**DATA EXCERPT**
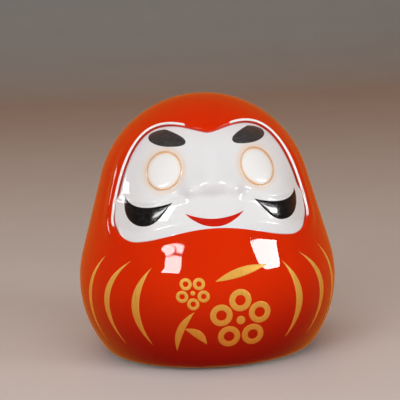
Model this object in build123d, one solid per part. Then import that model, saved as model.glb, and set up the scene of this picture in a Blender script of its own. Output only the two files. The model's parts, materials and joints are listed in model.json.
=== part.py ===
from build123d import *
import os
from math import asin, atan2, cos, hypot, pi, radians, sin, sqrt

# A hollow slip-cast ceramic daruma coin bank. Millimetres, +Z up, the face looks along -Y.
# The origin is on the table under the middle of the body.

# ---- driving dimensions ----------------------------------------------------------------------
HEIGHT = 104.0           # table to crown
WIDTH = 104.0            # across the belly, which is round in plan
HEAD_RADIUS = 43.0       # ball of the head
BELLY_RADIUS = 44.5      # curve of the belly in the side view
BELLY_LEVEL = 29.5       # height of the widest girth
FOOT_RADIUS = 8.5        # curve from the belly to the underside

GLAZE = 0.5              # thickness of the red coat
WALL = 5.0               # thickness of the cast wall
FACE_SINK = 1.7          # how far the face lies below the red surface
PAINT = 0.2              # thickness of enamel and gold

FOOT_RING = (31.0, 37.5) # inner and outer radius of the ring that the body stands on
UNDERSIDE_RISE = 2.5     # the underside lies this far above the table inside the foot ring
GLAZE_STOP = 1.5         # the red coat ends this far above the table

HOLE_RADIUS = 15.0       # hole in the base, wide enough for a 26.5 mm coin
STOPPER_GAP = 0.05       # radial clearance of the stopper in the hole
STOPPER_FLANGE = 19.0
FLANGE_THICKNESS = 1.2
STOPPER_LIP = 3.0        # how far the stopper stands up inside the body
PULL_BAR = (12.0, 3.0, 0.9)

SLOT = (34.0, 5.0)       # coin slot, length and height
SLOT_LEVEL = 86.0

EYE = (17.9, 77.5)       # middle of each eye in the front view
EYE_HALF = (6.2, 7.5)
EYE_TILT = 37.0          # the tops of the eyes lean together
EYE_LINE = 0.6
EYE_BULGE = 1.0

NOSE_TIP = (0, -36.8, 71.5)
NOSE_TIP_RADIUS = 6.4
NOSE_WING = (7.6, -36.6, 69.5)
NOSE_WING_RADIUS = 4.2

# Gold strokes on the robe, from the outside in: compass azimuth of the plane that each is drawn in,
# then in that plane its top end, bottom end, the reach of its outer edge, and its thickness.
GOLD_STROKES = [
    (62.0, (-4.2, 44.8), (1.0, 8.9), 6.9, 2.6),
    (47.0, (-5.5, 44.1), (0.5, 10.4), 8.0, 3.2),
    (33.0, (-2.9, 42.2), (-1.0, 11.6), 5.8, 3.5),
]

# Plum-blossom sprig: middle, radius of the ring of petals, petal, petal window, heart, and turn.
FLOWERS = [
    ((7.6, 21.6), 7.8, 4.3, 2.0, 1.7, 0.0),
    ((-10.2, 33.0), 4.2, 2.3, 1.0, 0.9, 36.0),
]
# Twigs and leaves: two ends, then how far each edge bows to the left of the line between them.
LEAVES = [
    ((-16.5, 9.5), (-9.8, 25.8), (3.6, 0.8)),
    ((-13.6, 19.0), (-5.4, 12.4), (2.9, -0.3)),
    ((-1.6, 37.0), (18.6, 41.6), (2.4, -1.0)),
]

# ---- the turned form -------------------------------------------------------------------------
# Four tangent arcs and a line make the side view: head ball, straight shoulder, belly, foot curve.
# Every layer of the wall is the same outline at another depth, so all layers stay concentric.

head_centre = (0.0, HEIGHT - HEAD_RADIUS)
belly_centre = (WIDTH / 2 - BELLY_RADIUS, BELLY_LEVEL)
head_to_belly = (belly_centre[0] - head_centre[0], belly_centre[1] - head_centre[1])
shoulder_angle = atan2(head_to_belly[0], -head_to_belly[1]) + asin(
    (BELLY_RADIUS - HEAD_RADIUS) / hypot(*head_to_belly)
)
foot_reach = sqrt((BELLY_RADIUS - FOOT_RADIUS) ** 2 - (BELLY_LEVEL - FOOT_RADIUS) ** 2)
foot_centre = (belly_centre[0] + foot_reach, FOOT_RADIUS)
foot_angle = atan2(FOOT_RADIUS - BELLY_LEVEL, foot_reach)


def on_arc(centre, radius, angle):
    return (centre[0] + radius * cos(angle), centre[1] + radius * sin(angle))


def arc(centre, radius, start, end):
    points = [on_arc(centre, radius, a) for a in (start, (start + end) / 2, end)]
    return ThreePointArc(*points)


def turned(depth):
    """The whole form with its surface this far inside (or, if negative, outside) the red coat."""
    with BuildPart() as form:
        with BuildSketch(Plane.XZ):
            with BuildLine():
                head = arc(head_centre, HEAD_RADIUS - depth, pi / 2, shoulder_angle)
                belly = arc(belly_centre, BELLY_RADIUS - depth, shoulder_angle, foot_angle)
                foot = arc(foot_centre, FOOT_RADIUS - depth, foot_angle, -pi / 2)
                Line(head @ 1, belly @ 0)
                Polyline(foot @ 1, (0, depth), head @ 0)
            make_face()
        revolve(axis=Axis.Z)
    return form.part


def between(outer_depth, inner_depth):
    return turned(outer_depth) - turned(inner_depth)


# ---- outlines in the front view --------------------------------------------------------------
def front_prism(sketch, azimuth=0.0):
    """A front-view outline pushed out through the front wall, towards a compass azimuth."""
    a = radians(azimuth)
    view = Plane(origin=(0, 0, 0), x_dir=(cos(a), sin(a), 0), z_dir=(sin(a), -cos(a), 0))
    return extrude(view * sketch, amount=WIDTH)


def closed(*spans):
    """A face inside Bezier curves that follow each other round."""
    return make_face(Wire([Bezier(*span) for span in spans]))


def window_outline():
    """The edge of the hood: a small peak over the brow, two lobes, and a gently arched chin."""
    half = [
        [(0, 92.0), (4.5, 92.6), (8.5, 94.6), (14.0, 94.6)],
        [(14.0, 94.6), (28.5, 94.6), (34.5, 78.0), (38.1, 60.0)],
        [(38.1, 60.0), (39.3, 54.0), (34.5, 50.5), (30.0, 51.0)],
        [(30.0, 51.0), (20.0, 52.3), (12.0, 56.3), (0, 56.3)],
    ]
    other_half = [[(-x, z) for x, z in reversed(span)] for span in reversed(half)]
    return closed(*half, *other_half)


def brow_outline():
    return closed(
        [(9.0, 88.0), (9.0, 89.6), (13.2, 91.4), (16.2, 92.3)],
        [(16.2, 92.3), (19.5, 91.9), (22.7, 90.8), (22.7, 88.9)],
        [(22.7, 88.9), (22.7, 87.2), (19.0, 86.1), (15.4, 86.1)],
        [(15.4, 86.1), (11.8, 86.1), (9.0, 86.4), (9.0, 88.0)],
    )


def eye_outline(inset):
    oval = Ellipse(EYE_HALF[0] - inset, EYE_HALF[1] - inset)
    return Pos(*EYE) * Rot(0, 0, EYE_TILT) * oval


def moustache_outline():
    """A comma lying on its side: thin tip by the nose, full belly, tip turned up by the cheek."""
    return closed(
        [(15.6, 66.0), (23.0, 63.6), (31.5, 62.6), (32.9, 67.6)],
        [(32.9, 67.6), (34.6, 61.5), (32.5, 57.0), (27.4, 57.0)],
        [(27.4, 57.0), (22.0, 57.0), (19.5, 62.0), (15.6, 66.0)],
    )


def crescent(start, end, edges):
    """Two arcs between the same two ends, through the middle of one edge and of the other."""
    return make_face(Wire([ThreePointArc(start, middle, end) for middle in edges]))


def mouth_outline():
    return crescent((-11.2, 61.9), (11.2, 61.9), [(0, 59.7), (0, 56.9)])


def stroke_outline(top, bottom, bow, thickness):
    """A brush stroke that bows sideways and thins to both ends."""
    middle = (top[1] + bottom[1]) / 2
    return crescent(top, bottom, [(bow, middle), (bow - thickness, middle)])


def flower_outline(centre, reach, petal, window, heart, turn):
    """Five round petals in a ring, each with a round window, and a dot in the middle."""
    ring = Circle(petal) - Circle(window)
    petals = [Rot(0, 0, turn + 72 * number) * Pos(0, reach) * ring for number in range(5)]
    return Pos(*centre) * (Sketch() + [*petals, Circle(heart)])


def leaf_outline(start, end, bows):
    run, rise = end[0] - start[0], end[1] - start[1]
    length = hypot(run, rise)
    middle = ((start[0] + end[0]) / 2, (start[1] + end[1]) / 2)
    edges = [(middle[0] - rise / length * bow, middle[1] + run / length * bow) for bow in bows]
    return crescent(start, end, edges)


# ---- painted and gilded layers ---------------------------------------------------------------
def drape(sketch, surface_depth, azimuth=0.0):
    """A layer of paint in the outline's shape, lying on the surface at this depth."""
    layer = between(surface_depth - PAINT, surface_depth)
    return layer & front_prism(sketch, azimuth)


def face_pair(name, sketch):
    right = drape(sketch, FACE_SINK)
    return {name + "_right": right, name + "_left": mirror(right, about=Plane.YZ)}


def gold_strokes():
    strokes = {}
    for number, (azimuth, *shape) in enumerate(GOLD_STROKES, start=1):
        right = drape(stroke_outline(*shape), 0.0, azimuth)
        strokes[f"gold_stroke_right_{number}"] = right
        strokes[f"gold_stroke_left_{number}"] = mirror(right, about=Plane.YZ)
    return strokes


def gold_blossom():
    sprig = [flower_outline(*flower) for flower in FLOWERS]
    sprig += [leaf_outline(*leaf) for leaf in LEAVES]
    return drape(Sketch() + sprig, 0.0)


# ---- pieces ----------------------------------------------------------------------------------
def coin_slot():
    """The coin slot, cut straight in from the back."""
    return front_prism(Pos(0, SLOT_LEVEL) * SlotOverall(*SLOT), 180.0)


def eye_dome():
    """A shallow cap inside the eye outline, cut from a large ball."""
    surface = HEAD_RADIUS - FACE_SINK
    reach = sqrt(surface**2 - (EYE[1] - head_centre[1]) ** 2 - EYE[0] ** 2)
    out = Vector(EYE[0], -reach, EYE[1] - head_centre[1]).normalized()
    half = EYE_HALF[0] - EYE_LINE
    ball_radius = (half**2 + EYE_BULGE**2) / (2 * EYE_BULGE)
    centre = Vector(0, 0, head_centre[1]) + out * (surface + EYE_BULGE - ball_radius)
    return Pos(*centre) * Sphere(ball_radius) & front_prism(eye_outline(EYE_LINE))


def nose():
    """A round tip between two smaller wings."""
    wing = Pos(*NOSE_WING) * Sphere(NOSE_WING_RADIUS)
    return [Pos(*NOSE_TIP) * Sphere(NOSE_TIP_RADIUS), wing, mirror(wing, about=Plane.YZ)]


def foot_ring():
    inner, outer = FOOT_RING
    return extrude(Circle(outer) - Circle(inner), amount=FOOT_RADIUS / 2)


def ceramic_body():
    body = turned(GLAZE)
    body -= front_prism(window_outline()) & between(-1.0, FACE_SINK)
    dome = eye_dome()
    body += [dome, mirror(dome, about=Plane.YZ), *nose(), foot_ring()]
    body -= turned(GLAZE + WALL)
    body -= extrude(Circle(FOOT_RING[0]), amount=UNDERSIDE_RISE)
    body -= extrude(Circle(HOLE_RADIUS), amount=GLAZE + WALL + 1)
    return body - coin_slot()


def red_glaze():
    coat = between(0, GLAZE) - front_prism(window_outline())
    coat -= extrude(Circle(WIDTH), amount=GLAZE_STOP)
    return coat - coin_slot()


def base_stopper():
    top = GLAZE + WALL + STOPPER_LIP
    shank = extrude(Circle(HOLE_RADIUS - STOPPER_GAP), amount=top - UNDERSIDE_RISE)
    flange = extrude(Circle(STOPPER_FLANGE), amount=-FLANGE_THICKNESS)
    stopper = Pos(0, 0, UNDERSIDE_RISE) * (shank + flange)
    length, width, drop = PULL_BAR
    bar = Box(length, width, drop, align=(Align.CENTER, Align.CENTER, Align.MAX))
    return stopper + Pos(0, 0, UNDERSIDE_RISE - FLANGE_THICKNESS) * bar


def main():
    nodes = {
        "ceramic_body": ceramic_body(),
        "red_glaze": red_glaze(),
        "base_stopper": base_stopper(),
        "mouth": drape(mouth_outline(), FACE_SINK),
        "gold_blossom": gold_blossom(),
    }
    nodes.update(face_pair("eyebrow", brow_outline()))
    nodes.update(face_pair("eye_outline", eye_outline(0) - eye_outline(EYE_LINE)))
    nodes.update(face_pair("moustache", moustache_outline()))
    nodes.update(gold_strokes())

    os.makedirs("parts", exist_ok=True)
    for name, shape in nodes.items():
        shape.label = name
        export_step(shape, f"parts/{name}.step")
        print(f"{name}: {len(shape.solids())} solid(s), {shape.volume:.2f} mm3")


main()
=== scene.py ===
# %% [markdown]
# # A glazed ceramic daruma
# The real doll is one hollow casting. A red glaze covers it like a hood, the face is left white and
# lies a little deeper, and the brows, moustache, mouth and gold are painted and fired on top. A soft
# stopper closes a hole in the base. The engineering model already says where each piece is, so this
# lesson loads it first and then builds a finer skin for each piece in the same place.

# %% Load the frame
import json
import math
import bmesh
import bpy
import numpy as np
from mathutils import Matrix, Vector, kdtree

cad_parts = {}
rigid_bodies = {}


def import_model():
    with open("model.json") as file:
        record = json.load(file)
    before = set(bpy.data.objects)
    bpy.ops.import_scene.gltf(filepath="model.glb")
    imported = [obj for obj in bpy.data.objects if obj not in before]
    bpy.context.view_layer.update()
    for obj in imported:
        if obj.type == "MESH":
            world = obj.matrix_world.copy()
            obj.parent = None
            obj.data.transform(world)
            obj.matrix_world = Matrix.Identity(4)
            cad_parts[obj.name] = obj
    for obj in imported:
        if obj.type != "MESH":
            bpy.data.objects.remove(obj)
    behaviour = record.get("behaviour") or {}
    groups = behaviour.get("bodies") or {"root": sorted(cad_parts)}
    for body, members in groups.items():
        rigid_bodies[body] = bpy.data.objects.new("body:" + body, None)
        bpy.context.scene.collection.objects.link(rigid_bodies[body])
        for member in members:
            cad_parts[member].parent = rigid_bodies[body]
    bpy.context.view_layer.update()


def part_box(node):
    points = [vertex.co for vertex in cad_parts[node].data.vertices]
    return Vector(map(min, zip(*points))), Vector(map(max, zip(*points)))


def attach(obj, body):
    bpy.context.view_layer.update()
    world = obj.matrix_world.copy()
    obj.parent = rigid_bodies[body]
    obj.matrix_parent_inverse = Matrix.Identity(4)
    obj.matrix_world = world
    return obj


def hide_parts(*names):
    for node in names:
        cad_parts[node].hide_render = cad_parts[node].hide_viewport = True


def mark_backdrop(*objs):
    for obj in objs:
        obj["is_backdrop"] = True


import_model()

MM = 0.001

# %% [markdown]
# ## The turned form
# Seen from the side the doll is a ball for the head, an arc for the belly and a small curve down to
# the foot, with a straight shoulder that touches ball and belly. Every layer, from the glaze to the
# hollow inside, is this outline at another depth, so one set of formulas serves all of them. All
# sizes below are millimetres, and they become metres when a mesh is made.

# %% Arcs of the turned form
_, coat_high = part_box("red_glaze")
HEIGHT = round(coat_high.z / MM, 1)
WIDTH = 2 * round(coat_high.x / MM)
HEAD_RADIUS = 43.0
BELLY_RADIUS = 44.5
BELLY_LEVEL = 29.5
FOOT_RADIUS = 8.5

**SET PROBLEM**
Quote the data above from the line containing "shank = extrude(Circle(HOLE_RADIUS" to the line containing "before = set(bpy.data.objects)", inclusive, and stop.

**RESPONSE BELOW**
    shank = extrude(Circle(HOLE_RADIUS - STOPPER_GAP), amount=top - UNDERSIDE_RISE)
    flange = extrude(Circle(STOPPER_FLANGE), amount=-FLANGE_THICKNESS)
    stopper = Pos(0, 0, UNDERSIDE_RISE) * (shank + flange)
    length, width, drop = PULL_BAR
    bar = Box(length, width, drop, align=(Align.CENTER, Align.CENTER, Align.MAX))
    return stopper + Pos(0, 0, UNDERSIDE_RISE - FLANGE_THICKNESS) * bar


def main():
    nodes = {
        "ceramic_body": ceramic_body(),
        "red_glaze": red_glaze(),
        "base_stopper": base_stopper(),
        "mouth": drape(mouth_outline(), FACE_SINK),
        "gold_blossom": gold_blossom(),
    }
    nodes.update(face_pair("eyebrow", brow_outline()))
    nodes.update(face_pair("eye_outline", eye_outline(0) - eye_outline(EYE_LINE)))
    nodes.update(face_pair("moustache", moustache_outline()))
    nodes.update(gold_strokes())

    os.makedirs("parts", exist_ok=True)
    for name, shape in nodes.items():
        shape.label = name
        export_step(shape, f"parts/{name}.step")
        print(f"{name}: {len(shape.solids())} solid(s), {shape.volume:.2f} mm3")


main()
=== scene.py ===
# %% [markdown]
# # A glazed ceramic daruma
# The real doll is one hollow casting. A red glaze covers it like a hood, the face is left white and
# lies a little deeper, and the brows, moustache, mouth and gold are painted and fired on top. A soft
# stopper closes a hole in the base. The engineering model already says where each piece is, so this
# lesson loads it first and then builds a finer skin for each piece in the same place.

# %% Load the frame
import json
import math
import bmesh
import bpy
import numpy as np
from mathutils import Matrix, Vector, kdtree

cad_parts = {}
rigid_bodies = {}


def import_model():
    with open("model.json") as file:
        record = json.load(file)
    before = set(bpy.data.objects)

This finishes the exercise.